Fermentation or oxidization is the most important stage in the manufacture of black tea, and this process makes it uniquely different from all other teas. Fermentation is carried out in custom-designed fermentation rooms.

Depending on the temperature, maceration technique and the style of tea desired, the fermentation time range from 45 minutes to 3 hours. The characteristic coppery color and fermented tea aroma judge the completion of fermenting.

Step 6: Drying
This is the process that stops fermentation and introduces a stable product of low moisture content between 3.0 to 3.3% that can be shipped and stored.

It involves the physical removal of moisture and it’s a crucial process as it seals in all the flavour, aroma and character created during manufacture, that are released by brewing. Drying can therefore make a difference between a mediocre tea and a superb tea even though they may come from the same factory.

After drying the teas are then sorted into the four primary grades and three secondary grades. The sortation is by size and fibre content.
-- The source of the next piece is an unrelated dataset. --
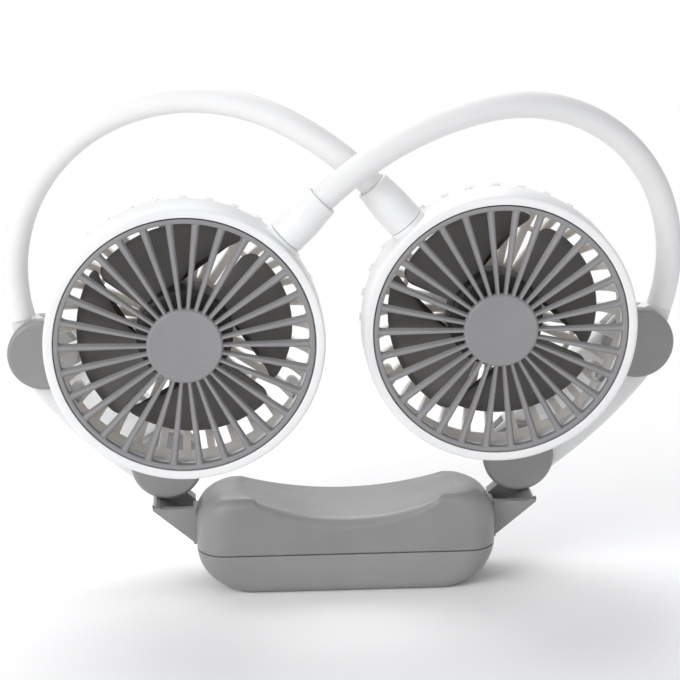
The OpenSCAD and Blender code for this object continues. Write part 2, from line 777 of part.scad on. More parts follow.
module head_shell(side) {
    inner_r = head_r - head_wall;
    color(white) difference() {
        union() {
            at_head(side) {
                rotate_extrude($fn = 2 * fine) {
                    difference() {
                        polygon([[grille_seat_r, 0], [head_r - head_front_edge, 0],
                            [head_r, head_front_edge], [head_r, guard_front_d], [inner_r, guard_front_d],
                            [inner_r, grille_t + ledge_t], [ledge_r, grille_t + ledge_t],
                            [ledge_r, grille_t], [grille_seat_r, grille_t]]);
                        difference() {
                            translate([shoulder_x, shoulder_d]) square(2 * shoulder_r);
                            translate([shoulder_x, shoulder_d]) circle(shoulder_r, $fn = 2 * fine);
                        }
                    }
                }
                ring_of(3) translate([0, -screw_ring_r, guard_front_d - head_screw_l / 2])
                    cylinder(r = boss_r, h = head_screw_l / 2, $fn = medium);
            }
            on_collar_axis(-side) translate([0, 0, inner_r + overrun / 2])
                cylinder(r = collar_r, h = head_r + boss_proud - inner_r - overrun / 2, $fn = medium);
        }
        on_collar_axis(-side) translate([0, 0, inner_r - 2 * overrun])
            cylinder(r = stem_r + run_gap, h = 2 * head_wall + 4 * overrun, $fn = medium);
        at_head(side) ring_of(3) translate([0, -screw_ring_r, 0])
            cylinder(r = head_screw_r + run_gap, h = 2 * head_d, $fn = coarse);
    }
}

module spoke() {
    root_r = grille_hub_r - overrun / 2;
    end_r = grille_r - grille_ring_w;
    flare = 1.1;
    raised = 0.6;
    set_back = 0.2;
    translate([0, 0, raised]) linear_extrude(grille_t - raised - set_back) polygon([
        [root_r, -spoke_inner_w / 2], [end_r - flare, -spoke_outer_w / 2],
        [end_r + overrun / 2, -spoke_outer_w / 2 - flare], [end_r + overrun / 2, spoke_outer_w / 2 + flare],
        [end_r - flare, spoke_outer_w / 2], [root_r, spoke_inner_w / 2]]);
    translate([0, 0, set_back]) linear_extrude(grille_t / 2) polygon([
        [root_r, -spoke_inner_w / 4], [end_r + overrun / 2, -spoke_outer_w / 4],
        [end_r + overrun / 2, spoke_outer_w / 4], [root_r, spoke_inner_w / 4]]);
}

module head_grille(side) {
    dome = 0.4;
    color(grey) at_head(side) {
        ring_of(spoke_count) spoke();
        rotate_extrude($fn = 2 * fine) {
            translate([grille_r - grille_ring_w, 0]) square([grille_ring_w, grille_t]);
            polygon([[0, -dome], [grille_hub_r - 2 * dome, -dome], [grille_hub_r, dome],
                [grille_hub_r, grille_t], [0, grille_t]]);
        }
    }
}

module guard_shell(proud) {
    difference() {
        back_curve(shoulder_r + proud);
        back_curve(shoulder_r - guard_t);
        square([2 * head_r, guard_front_d]);
    }
}

// The part of the rounded back up to an angle, measured from its front end
module shoulder_wedge(angle) {
    reach = 2 * shoulder_r;
    polygon([[shoulder_x, shoulder_d], [shoulder_x + reach, shoulder_d],
        [shoulder_x + reach * cos(angle), shoulder_d + reach * sin(angle)]]);
}

module head_guard(side) {
    color(white) at_head(side) difference() {
        union() {
            intersection() {
                rotate_extrude($fn = 2 * fine) difference() {
                    guard_shell(guard_bar_proud);
                    shoulder_wedge(bar_start_angle);
                }
                translate([0, 0, guard_front_d]) linear_extrude(head_d) ring_of(guard_bar_count)
                    translate([0, -guard_bar_w / 2]) square([head_r + overrun, guard_bar_w]);
            }
            rotate_extrude($fn = 2 * fine) intersection() {
                guard_shell(0);
                union() {
                    shoulder_wedge(rim_end_angle);
                    square([guard_plate_r, 2 * head_d]);
                    translate([hoop_r, 0]) square([hoop_w, 2 * head_d]);
                }
            }
            intersection() {
                rotate_extrude($fn = 2 * fine) back_curve(shoulder_r);
                ring_of(3) translate([0, -screw_ring_r, guard_front_d]) {
                    cylinder(r = boss_r, h = head_d, $fn = medium);
                }
            }
        }
        ring_of(3) translate([0, -screw_ring_r, 0]) {
            cylinder(r = head_screw_r + run_gap, h = 2 * head_d, $fn = coarse);
            translate([0, 0, guard_front_d + head_screw_l / 2]) cylinder(r = head_screw_head_r + rest_gap,
                h = head_d, $fn = medium);
        }
    }
}

module head_screws(side) {
    color(steel) at_head(side) ring_of(3)
        translate([0, -screw_ring_r, guard_front_d - head_screw_l / 2 + overrun]) {
            cylinder(r = head_screw_r, h = head_screw_l, $fn = coarse);
            translate([0, 0, head_screw_l - overrun])
                cylinder(r = head_screw_head_r, h = overrun, $fn = medium);
        }
}

module motor(side) {
    color(steel) at_head(side) difference() {
        translate([0, 0, motor_front_d]) cylinder(r = motor_r, h = motor_rear_d - motor_front_d, $fn = fine);
        translate([0, 0, motor_front_d - overrun])
            cylinder(r = shaft_r + run_gap, h = (motor_rear_d - motor_front_d) / 2 + overrun, $fn = coarse);
    }
}

module shaft(side) {
    front = hub_front_d + hub_wall / 2;
    color(steel) at_head(side) translate([0, 0, front])
        cylinder(r = shaft_r, h = (motor_front_d + motor_rear_d) / 2 - front - rest_gap, $fn = coarse);
}

blade_w = blade_turn * blade_t / blade_d;
tip_inset = asin(tip_corner_r / (rotor_r - tip_corner_r));

module blade() {
    root_r = blade_root_share * rotor_hub_r;
    intersection() {
        translate([0, 0, blade_front_d]) linear_extrude(blade_d, twist = -blade_turn, slices = blade_slices)
            polygon(concat([for (a = [-1, 1]) root_r * turned(-a * blade_w / 2)],
                [for (a = [-1, 0, 1]) rotor_r * turned(a * blade_w / 2)]));
        linear_extrude(2 * head_d) hull() {
            circle(rotor_hub_r, $fn = coarse / 2);
            for (share = [0 : 0.25 : 1])
                rotate([0, 0, tip_inset - blade_w / 2 + share * (blade_turn + blade_w - 2 * tip_inset)])
                    translate([rotor_r - tip_corner_r, 0]) circle(tip_corner_r, $fn = coarse);
        }
    }
}

module rotor(side) {
    collet_r = 2.4;
    color(dark_grey) at_head(side) {
        ring_of(blade_count) rotate([0, 0, rotor_rest_angle]) blade();
        difference() {
            rotate_extrude($fn = fine) {
                polygon([[0, hub_front_d], [rotor_hub_r - hub_wall, hub_front_d],
                    [rotor_hub_r, hub_front_d + hub_wall], [rotor_hub_r, hub_rear_d],
                    [rotor_hub_r - hub_wall, hub_rear_d], [rotor_hub_r - hub_wall, hub_front_d + hub_wall],
                    [collet_r, hub_front_d + hub_wall], [collet_r, motor_front_d - 2 * rest_gap],
                    [0, motor_front_d - 2 * rest_gap]]);
            }
            translate([0, 0, hub_front_d + hub_wall / 2])
                cylinder(r = shaft_r + run_gap / 3, h = head_d, $fn = coarse);
        }
    }
}

lower_shell();
upper_shell();
battery_cell();
control_board();
charging_inlet();
indicator_lens();
shell_screws();
power_button();
bracket(left);  // left_bracket
bracket(right);  // right_bracket
link(left);  // left_link
cap(left, low_hinge_x, low_hinge_z);  // left_lower_cap
cap(left, high_hinge_x, high_hinge_z);  // left_upper_cap
pin(left, low_hinge_x, low_hinge_z);  // left_lower_pin
pin(left, high_hinge_x, high_hinge_z);  // left_upper_pin
link(right);  // right_link
cap(right, low_hinge_x, low_hinge_z);  // right_lower_cap
cap(right, high_hinge_x, high_hinge_z);  // right_upper_cap
pin(right, low_hinge_x, low_hinge_z);  // right_lower_pin
pin(right, high_hinge_x, high_hinge_z);  // right_upper_pin
arm_knuckle(left);  // left_arm_knuckle
arm_tube(left);  // left_arm_tube
arm_core(left);  // left_arm_core
arm_collar(left);  // left_arm_collar
arm_knuckle(right);  // right_arm_knuckle
arm_tube(right);  // right_arm_tube
arm_core(right);  // right_arm_core
arm_collar(right);  // right_arm_collar
head_shell(left);  // left_head_shell
head_grille(left);  // left_head_grille
head_guard(left);  // left_head_guard
head_screws(left);  // left_head_screws
motor(left);  // left_motor
rotor(left);  // left_rotor
shaft(left);  // left_shaft
head_shell(right);  // right_head_shell
head_grille(right);  // right_head_grille
head_guard(right);  // right_head_guard
head_screws(right);  // right_head_screws
motor(right);  // right_motor
rotor(right);  // right_rotor
shaft(right);  // right_shaft
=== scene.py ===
import math

import bmesh
import bpy
from mathutils import Matrix, Vector


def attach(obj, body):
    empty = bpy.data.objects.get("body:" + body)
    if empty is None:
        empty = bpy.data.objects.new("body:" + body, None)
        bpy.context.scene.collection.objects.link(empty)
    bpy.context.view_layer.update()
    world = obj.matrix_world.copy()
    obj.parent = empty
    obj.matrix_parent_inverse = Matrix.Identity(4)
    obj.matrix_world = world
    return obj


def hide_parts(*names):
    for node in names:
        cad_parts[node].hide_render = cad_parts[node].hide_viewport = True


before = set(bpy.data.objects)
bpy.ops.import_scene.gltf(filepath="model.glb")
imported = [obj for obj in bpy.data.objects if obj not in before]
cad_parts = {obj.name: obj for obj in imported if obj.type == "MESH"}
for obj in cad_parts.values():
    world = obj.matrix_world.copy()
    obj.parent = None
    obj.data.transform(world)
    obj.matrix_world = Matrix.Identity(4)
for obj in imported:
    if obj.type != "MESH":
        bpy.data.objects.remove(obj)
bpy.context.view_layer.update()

MM = 0.001
LEFT, RIGHT = -1, 1
SIDE_NAME = {LEFT: "left", RIGHT: "right"}


# Sizes of the object, in millimetres as in the construction

BOX_W, BOX_D = 94, 30
BOX_FRONT_H, BOX_REAR_H = 32, 29.5
SADDLE_FRONT_Z, SADDLE_REAR_Z = 24, 25.2
PARTING_Z = 12.7
BASE_CORNER_R, CREST_CORNER_R, PLAN_CORNER_R = 14, 10, 9
BOX_EDGE_R, BOX_WALL, RIM_BAND = 3, 2, 0.6
PORT_Z, INLET_W, INLET_H = 8.6, 9, 3.2
BUTTON_R, LENS_R = 3.2, 1.3
INLET_X, BUTTON_X, LENS_X = 0.35 * BOX_W, 0.13 * BOX_W, 0.235 * BOX_W

LOW_HINGE, HIGH_HINGE = Vector((56, 36.5)), Vector((93.4, 73.6))
HINGE_Y, CAP_R, CAP_T, PIN_R, PIN_HEAD_R, TONGUE_T = 12.5, 11.3, 3.9, 2, 4, 5
LINK_T, LINK_END_R, LINK_BOW, LINK_EDGE_R = 9, 10.8, 2.4, 2
FORK_R, FORK_GAP = CAP_R + 0.4, 0.15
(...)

The dry tea is exposed to static electricity-charged PVC rollers that pickup the fibres and the open leaf.

The thus separated teas are thereafter sorted by size, and packed .

Step 7: Tasting
During tasting, samples of tea are collected hourly from each grade and also the drier mouth teas and infused for five minutes in different cups.
The liquor is the poured to different bowls.

The taster then evaluates the tea for quality and manufacturing faults by sucking and atomising the liquid into his mouth and allowing it to linger there long enough for the flavour and character to be appreciated. He then spits it out or sometimes, swallows it. The infused leaves and the dry leaves are also inspected. The taster assesses the flavour, smell, colour etc of the infused leaf and the uniformity of size, fibre content and trueness of grade for the dry leaves.

The main purpose of tasting is to ensure continuous manufacture of high quality tea by detecting any faults in processing and taking timely remedial action.